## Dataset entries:
^^^^^^^^^^^^^^^^
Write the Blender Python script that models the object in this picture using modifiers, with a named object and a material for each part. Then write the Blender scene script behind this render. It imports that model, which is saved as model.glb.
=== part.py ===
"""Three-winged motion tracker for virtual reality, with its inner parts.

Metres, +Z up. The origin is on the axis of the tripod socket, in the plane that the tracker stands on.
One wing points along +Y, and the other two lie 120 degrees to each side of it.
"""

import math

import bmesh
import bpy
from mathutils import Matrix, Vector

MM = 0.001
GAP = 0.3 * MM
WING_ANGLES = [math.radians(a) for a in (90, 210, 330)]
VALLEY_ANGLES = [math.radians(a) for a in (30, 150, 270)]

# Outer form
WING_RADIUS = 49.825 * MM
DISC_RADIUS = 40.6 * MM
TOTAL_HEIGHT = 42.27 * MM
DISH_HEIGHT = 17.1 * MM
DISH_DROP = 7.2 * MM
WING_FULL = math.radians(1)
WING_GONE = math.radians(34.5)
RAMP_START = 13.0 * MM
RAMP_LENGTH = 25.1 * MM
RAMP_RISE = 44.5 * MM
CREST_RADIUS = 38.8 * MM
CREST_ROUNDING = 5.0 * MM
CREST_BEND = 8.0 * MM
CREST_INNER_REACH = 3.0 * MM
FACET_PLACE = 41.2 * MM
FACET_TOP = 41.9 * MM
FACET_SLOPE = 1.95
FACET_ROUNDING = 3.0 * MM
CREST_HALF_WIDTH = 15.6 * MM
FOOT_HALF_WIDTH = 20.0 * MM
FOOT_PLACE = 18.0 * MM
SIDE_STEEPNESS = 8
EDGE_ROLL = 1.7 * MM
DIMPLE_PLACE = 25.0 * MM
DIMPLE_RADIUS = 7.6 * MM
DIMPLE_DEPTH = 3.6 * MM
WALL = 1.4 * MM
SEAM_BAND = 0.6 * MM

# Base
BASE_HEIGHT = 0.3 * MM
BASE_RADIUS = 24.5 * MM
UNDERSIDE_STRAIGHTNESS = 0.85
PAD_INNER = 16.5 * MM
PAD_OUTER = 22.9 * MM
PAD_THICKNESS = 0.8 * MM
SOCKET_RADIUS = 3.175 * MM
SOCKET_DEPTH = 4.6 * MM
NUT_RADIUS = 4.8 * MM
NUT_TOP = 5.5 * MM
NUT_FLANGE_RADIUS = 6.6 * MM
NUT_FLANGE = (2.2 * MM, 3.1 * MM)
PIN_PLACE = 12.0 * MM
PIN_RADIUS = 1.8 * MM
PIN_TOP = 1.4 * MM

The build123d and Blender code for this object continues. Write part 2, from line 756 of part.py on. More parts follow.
^^^^^^^^^^^^^^^^
## Exercise task:
Repeat the material above exactly.

## Expected answer:
Write the Blender Python script that models the object in this picture using modifiers, with a named object and a material for each part. Then write the Blender scene script behind this render. It imports that model, which is saved as model.glb.
=== part.py ===
"""Three-winged motion tracker for virtual reality, with its inner parts.

Metres, +Z up. The origin is on the axis of the tripod socket, in the plane that the tracker stands on.
One wing points along +Y, and the other two lie 120 degrees to each side of it.
"""

import math

import bmesh
import bpy
from mathutils import Matrix, Vector

MM = 0.001
GAP = 0.3 * MM
WING_ANGLES = [math.radians(a) for a in (90, 210, 330)]
VALLEY_ANGLES = [math.radians(a) for a in (30, 150, 270)]

# Outer form
WING_RADIUS = 49.825 * MM
DISC_RADIUS = 40.6 * MM
TOTAL_HEIGHT = 42.27 * MM
DISH_HEIGHT = 17.1 * MM
DISH_DROP = 7.2 * MM
WING_FULL = math.radians(1)
WING_GONE = math.radians(34.5)
RAMP_START = 13.0 * MM
RAMP_LENGTH = 25.1 * MM
RAMP_RISE = 44.5 * MM
CREST_RADIUS = 38.8 * MM
CREST_ROUNDING = 5.0 * MM
CREST_BEND = 8.0 * MM
CREST_INNER_REACH = 3.0 * MM
FACET_PLACE = 41.2 * MM
FACET_TOP = 41.9 * MM
FACET_SLOPE = 1.95
FACET_ROUNDING = 3.0 * MM
CREST_HALF_WIDTH = 15.6 * MM
FOOT_HALF_WIDTH = 20.0 * MM
FOOT_PLACE = 18.0 * MM
SIDE_STEEPNESS = 8
EDGE_ROLL = 1.7 * MM
DIMPLE_PLACE = 25.0 * MM
DIMPLE_RADIUS = 7.6 * MM
DIMPLE_DEPTH = 3.6 * MM
WALL = 1.4 * MM
SEAM_BAND = 0.6 * MM

# Base
BASE_HEIGHT = 0.3 * MM
BASE_RADIUS = 24.5 * MM
UNDERSIDE_STRAIGHTNESS = 0.85
PAD_INNER = 16.5 * MM
PAD_OUTER = 22.9 * MM
PAD_THICKNESS = 0.8 * MM
SOCKET_RADIUS = 3.175 * MM
SOCKET_DEPTH = 4.6 * MM
NUT_RADIUS = 4.8 * MM
NUT_TOP = 5.5 * MM
NUT_FLANGE_RADIUS = 6.6 * MM
NUT_FLANGE = (2.2 * MM, 3.1 * MM)
PIN_PLACE = 12.0 * MM
PIN_RADIUS = 1.8 * MM
PIN_TOP = 1.4 * MM

The build123d and Blender code for this object continues. Write part 2, from line 756 of part.py on. More parts follow.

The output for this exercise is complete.